Using the data below, output the first line and every line after it up to and including the line containing "mark_depth_mm: float = 0.01", exactly as written and with nothing added.

>>>>

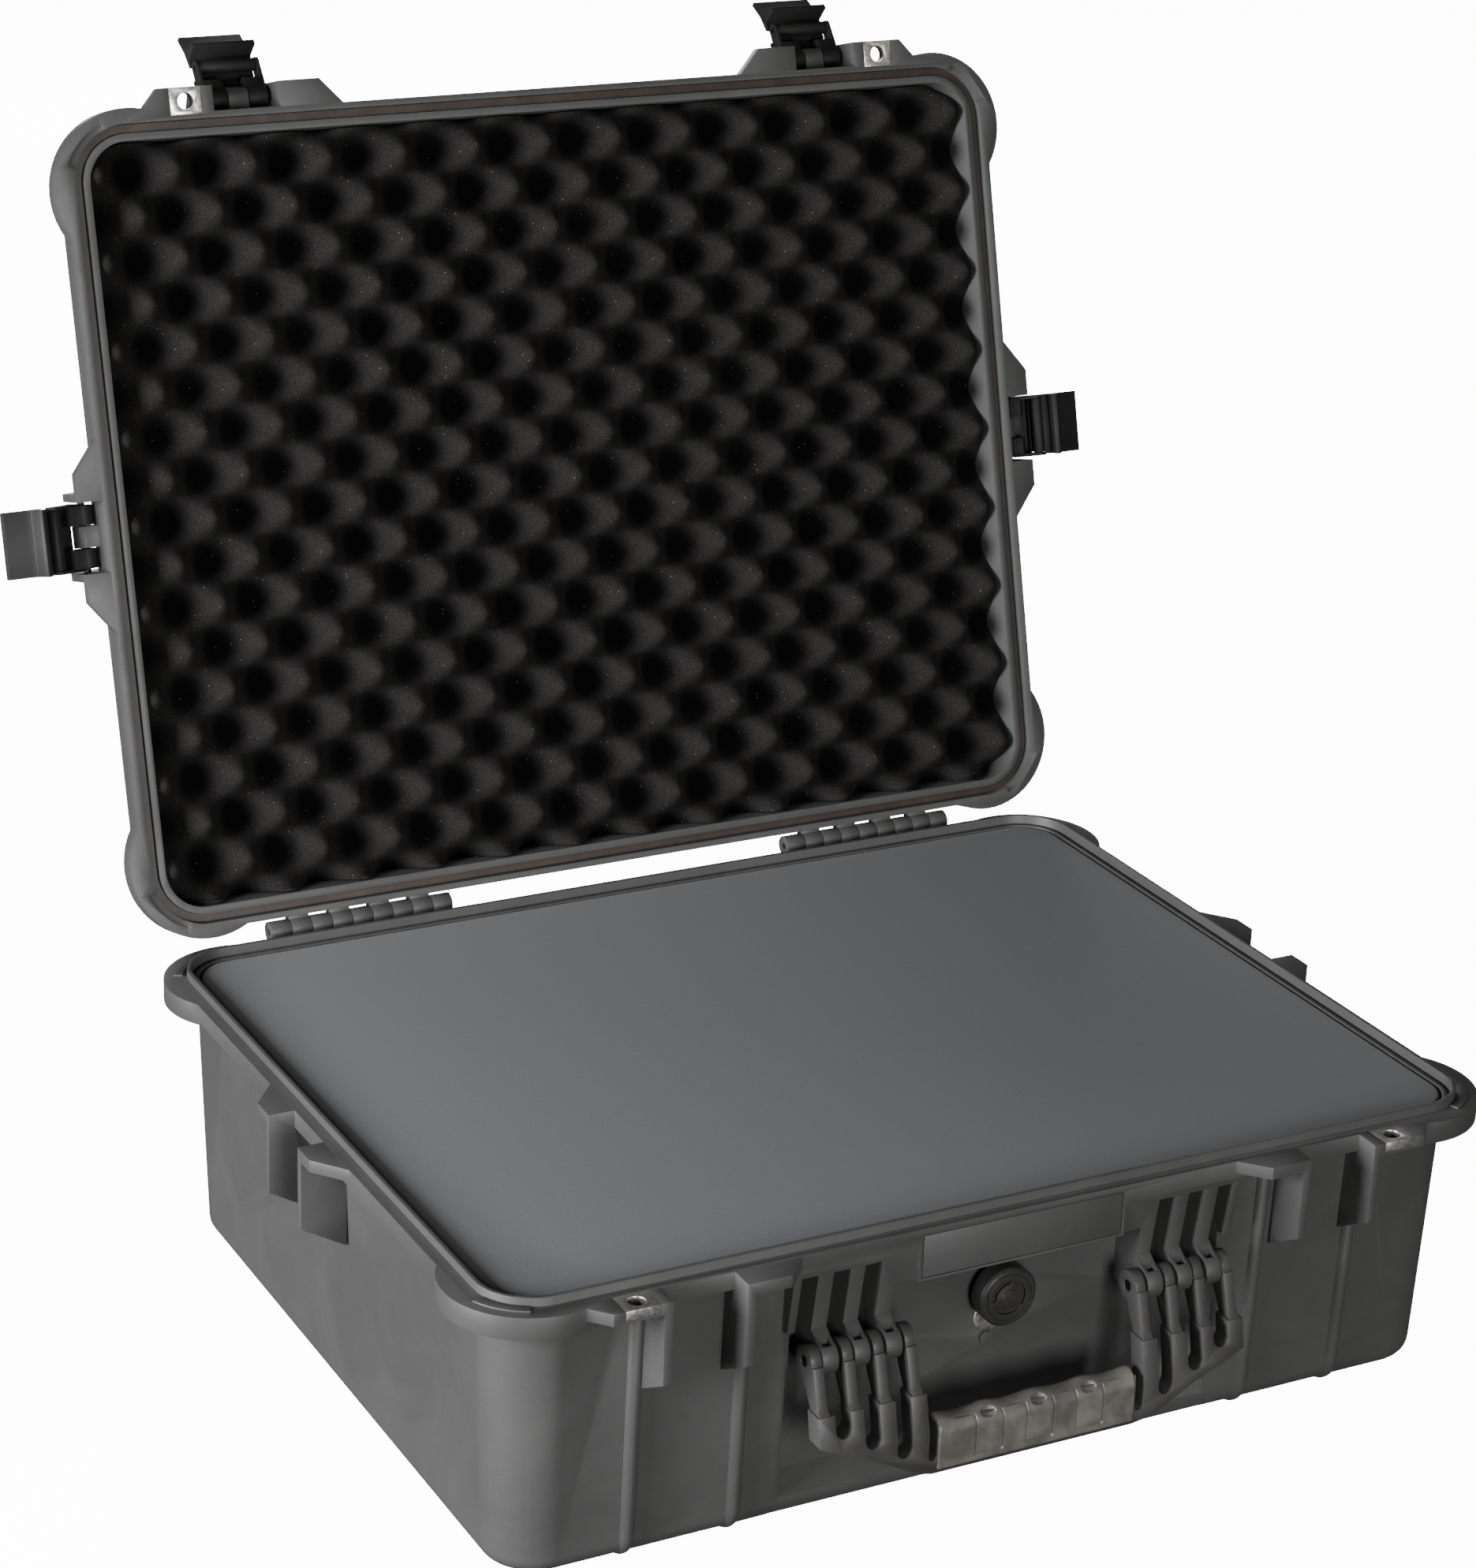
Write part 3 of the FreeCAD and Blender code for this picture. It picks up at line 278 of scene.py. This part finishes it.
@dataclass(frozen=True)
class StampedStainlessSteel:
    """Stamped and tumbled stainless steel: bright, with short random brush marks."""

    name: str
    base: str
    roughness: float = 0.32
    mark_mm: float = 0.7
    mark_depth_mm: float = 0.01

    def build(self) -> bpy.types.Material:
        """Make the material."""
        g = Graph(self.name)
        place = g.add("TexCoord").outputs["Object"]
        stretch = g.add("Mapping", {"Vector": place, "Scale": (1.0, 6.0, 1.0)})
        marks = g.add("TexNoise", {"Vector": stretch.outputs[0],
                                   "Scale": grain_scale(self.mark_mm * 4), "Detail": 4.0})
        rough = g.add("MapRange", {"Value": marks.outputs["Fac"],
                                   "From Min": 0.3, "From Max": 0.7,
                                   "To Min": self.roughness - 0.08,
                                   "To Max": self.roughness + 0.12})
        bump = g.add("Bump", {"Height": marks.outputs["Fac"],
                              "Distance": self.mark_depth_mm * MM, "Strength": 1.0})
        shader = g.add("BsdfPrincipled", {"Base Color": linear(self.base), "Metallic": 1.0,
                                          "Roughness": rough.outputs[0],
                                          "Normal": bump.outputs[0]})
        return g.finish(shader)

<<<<

- **Expected answer**
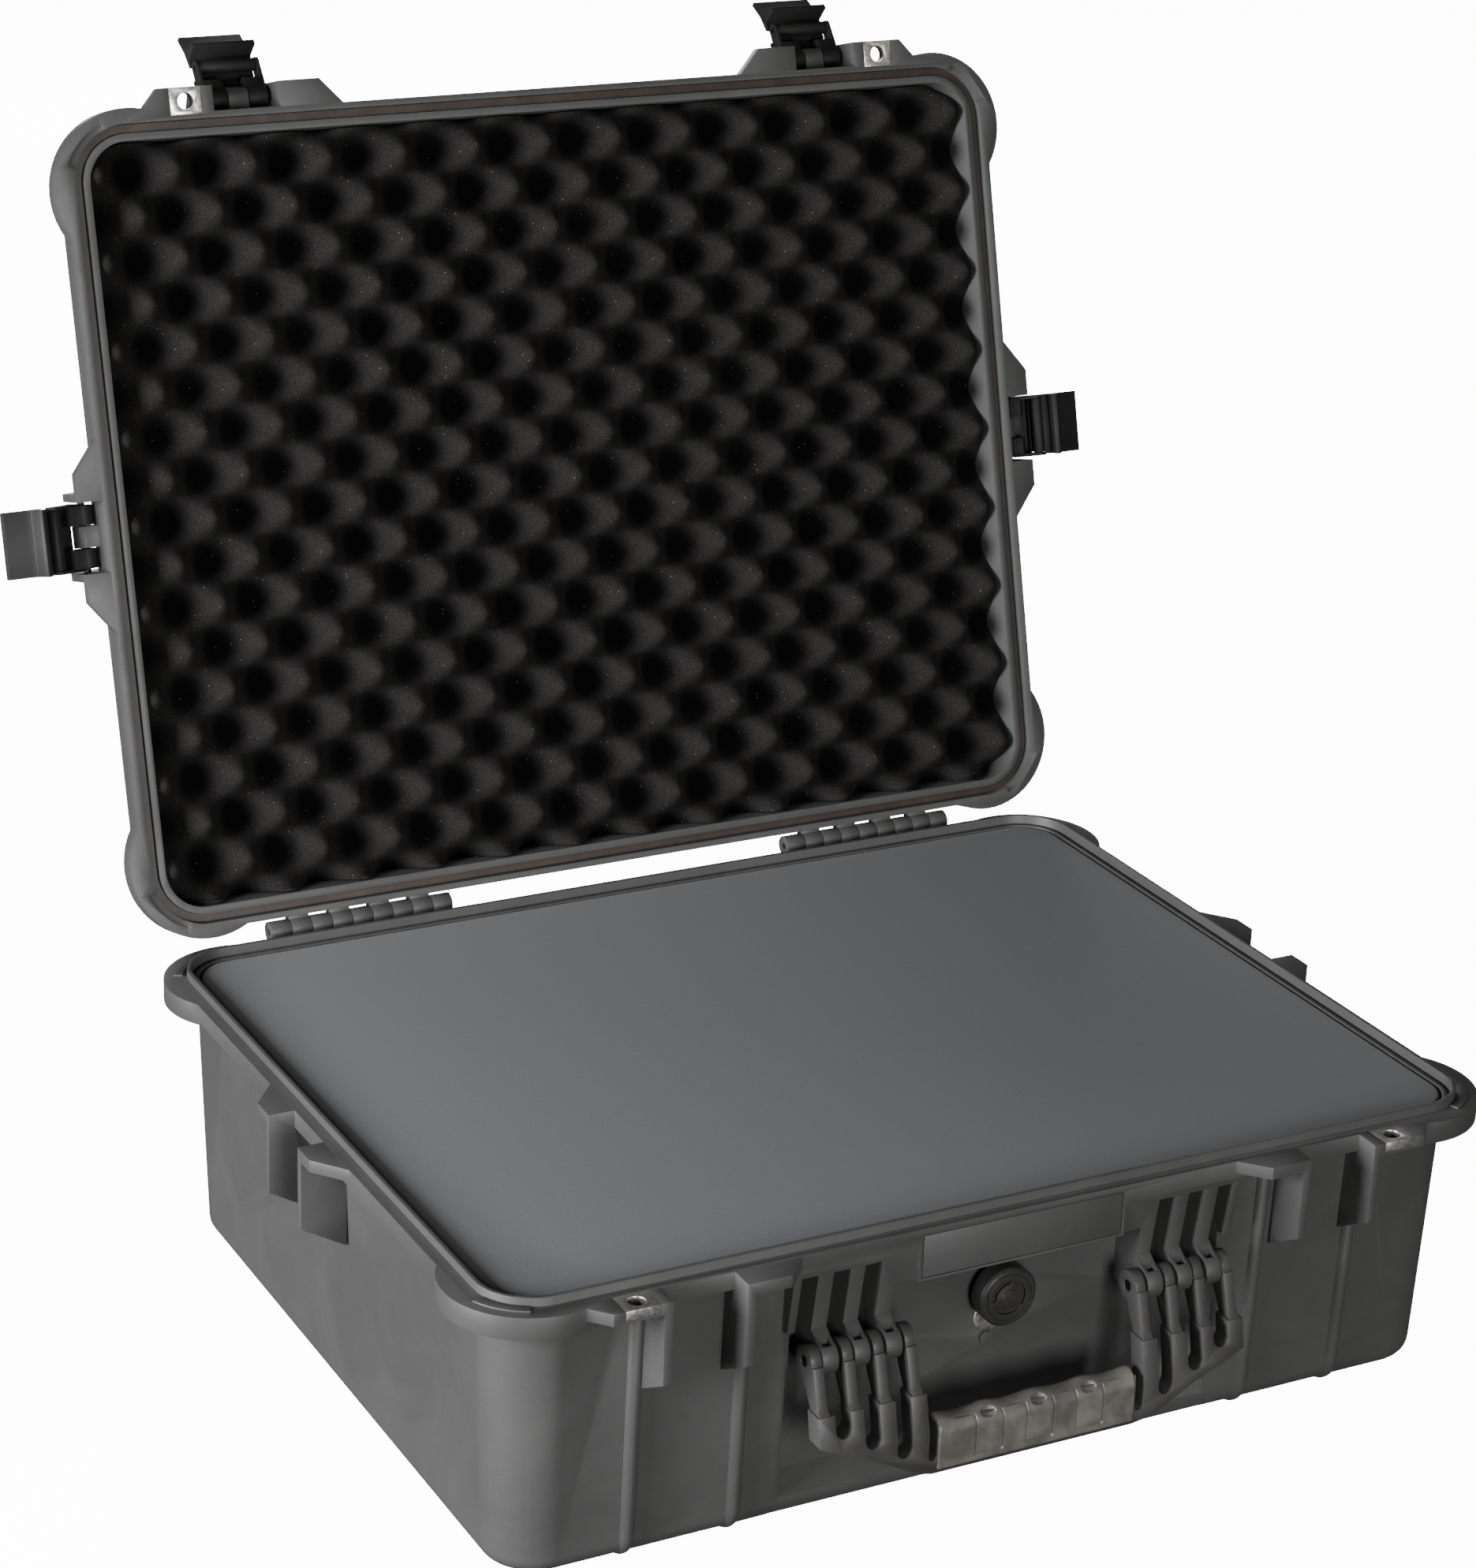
Write part 3 of the FreeCAD and Blender code for this picture. It picks up at line 278 of scene.py. This part finishes it.
@dataclass(frozen=True)
class StampedStainlessSteel:
    """Stamped and tumbled stainless steel: bright, with short random brush marks."""

    name: str
    base: str
    roughness: float = 0.32
    mark_mm: float = 0.7
    mark_depth_mm: float = 0.01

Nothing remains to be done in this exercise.